CIVIL – Center for Freedom carried out quite a bit of research in the area of social justice in 2015 and 2016. CIVIL’s monitoring teams and researchers came across disturbing testimonies in regards to the situation of the workers’ rights in Republic of Macedonia. Workers in Macedonia are paid below all labor standards, and in the meanwhile are subject to mobbing and harassment at the workplace, and often to political abuse and discrimination as well.
In its research, CIVIL also included the textile workers. The textile industry is the pillar of the economy in Stip.

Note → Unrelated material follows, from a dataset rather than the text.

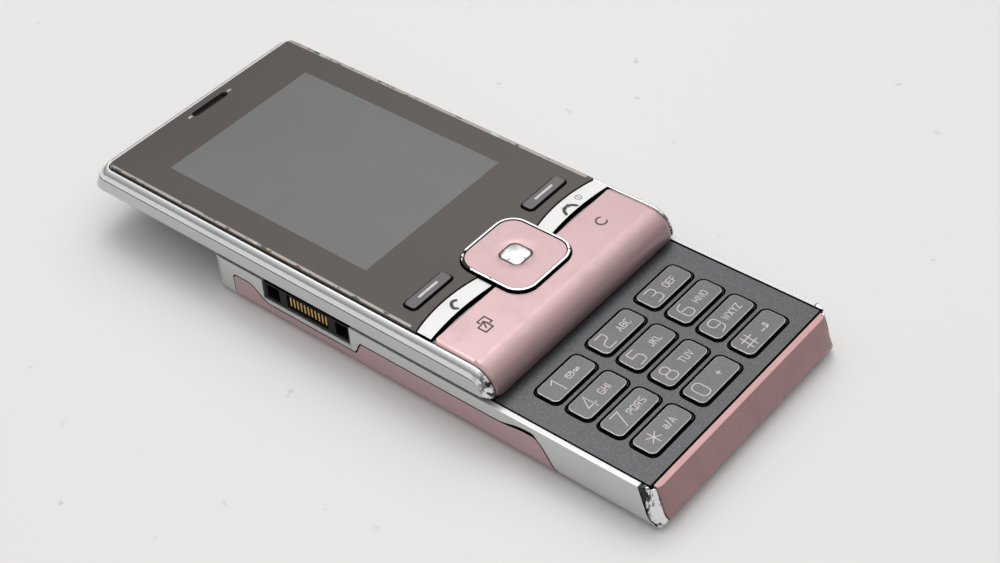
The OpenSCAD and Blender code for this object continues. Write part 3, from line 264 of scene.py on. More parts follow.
def keypad_looks():
    looks = {}
    plate = Look("speckled grey lacquer", (0.078, 0.080, 0.085), 0.42, 0.3, 0.1, 0.3)
    plate.tint(plate.ramp(plate.noise(5200, 1), 0.56, 0.70, 0, 0.6), (0.19, 0.195, 0.205))
    plate.tint(plate.ramp(plate.noise(4300, 1), 0.42, 0.30, 0, 0.6), (0.03, 0.031, 0.034))
    plate.tint(plate.ramp(plate.noise(70, 3), 0.4, 0.7, 0, 0.2), (0.11, 0.11, 0.115))
    plate.bump(plate.noise(3600, 2), 0.012, 0.6)
    looks["plate"] = plate

    caps = Look("key lacquer", (0.112, 0.112, 0.120), 0.32, 0.15, 0.3, 0.2)
    caps.tint(caps.ramp(caps.noise(5000, 1), 0.52, 0.68, 0, 0.4), (0.24, 0.24, 0.255))
    caps.tint(caps.ramp(caps.noise(3800, 1), 0.42, 0.30, 0, 0.4), (0.06, 0.06, 0.064))
    caps.roughen(caps.ramp(caps.noise(300, 3), 0.45, 0.65), 0.42)
    caps.bump(caps.noise(2600, 2), 0.006, 0.5)
    looks["key"] = caps

    # A pale painted highlight for the keys' turned edges; it also gives the scuffs at the earpiece slot's
    # ends
    edge = Look("bright key edge highlight and earpiece scuff", (0.46, 0.46, 0.48), 0.22, 0.4, 0.4)
    edge.tint(edge.ramp(edge.noise(700, 4), 0.5, 0.7, 0, 0.7), (0.22, 0.22, 0.23))
    edge.bump(edge.noise(2600, 2), 0.006, 0.5)
    looks["key edge highlight and earpiece scuff"] = edge

    white = Look("white gloss plastic", (0.80, 0.80, 0.78), 0.22, 0.1, 0.4, 0.1)
    white.tint(white.ramp(white.noise(240, 4), 0.5, 0.72, 0, 0.5), (0.66, 0.66, 0.65))
    white.bump(white.noise(700, 3), 0.008, 0.4)
    looks["white"] = white

    select = Look("brushed chrome key", (0.80, 0.80, 0.80), 0.16, 0.85, 0.2)
    select.tint(select.ramp(select.noise(600, 4), 0.6, 0.75, 0, 0.6), (0.55, 0.54, 0.53))
    select.roughen(select.ramp(select.noise(900, 3), 0.4, 0.7), 0.34)
    select.bump(select.noise(900, 2), 0.006, 0.4)
    looks["select"] = select

    soft = Look("smoked key", (0.055, 0.05, 0.053), 0.14, 0.1, 0.7, 0.05)
    soft.tint(soft.ramp(soft.noise(300, 3), 0.45, 0.75, 0, 0.6), (0.10, 0.09, 0.095))
    soft.bump(soft.noise(900, 3), 0.006, 0.4)
    looks["soft"] = soft

    lit = Look("light guide", (0.62, 0.55, 0.58), 0.35, 0.1, 0.2)
    lit.tint(lit.ramp(lit.noise(900, 3), 0.5, 0.75, 0, 0.6), (0.42, 0.38, 0.40))
    lit.bump(lit.noise(900, 3), 0.006, 0.4)
    looks["light guide"] = lit
    return looks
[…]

There are more than 80 textile factories in Stip, many of which are foreign investments.
According to the information that CIVIL came across, textile workers earn between seven and nine thousand denars per month. This amount includes money that is needed for transportation and food. They work in shifts, often overtime and during holidays, but do not get paid extra for this. According to several testimonies, if they are absent from work due to sickness, workers are forced to return the money in cash. Safety at work is a non-existing category. Insults are part of their everyday lives. Many of them have no health insurance.
Reality has not changed for years. The treatment of workers in the textile industry is only getting worse. Many of them support their families and this is their only source for their existence.
Our interlocutors wished to remain anonymous, fearing they might lose their only opportunity for, as they say, bare existence.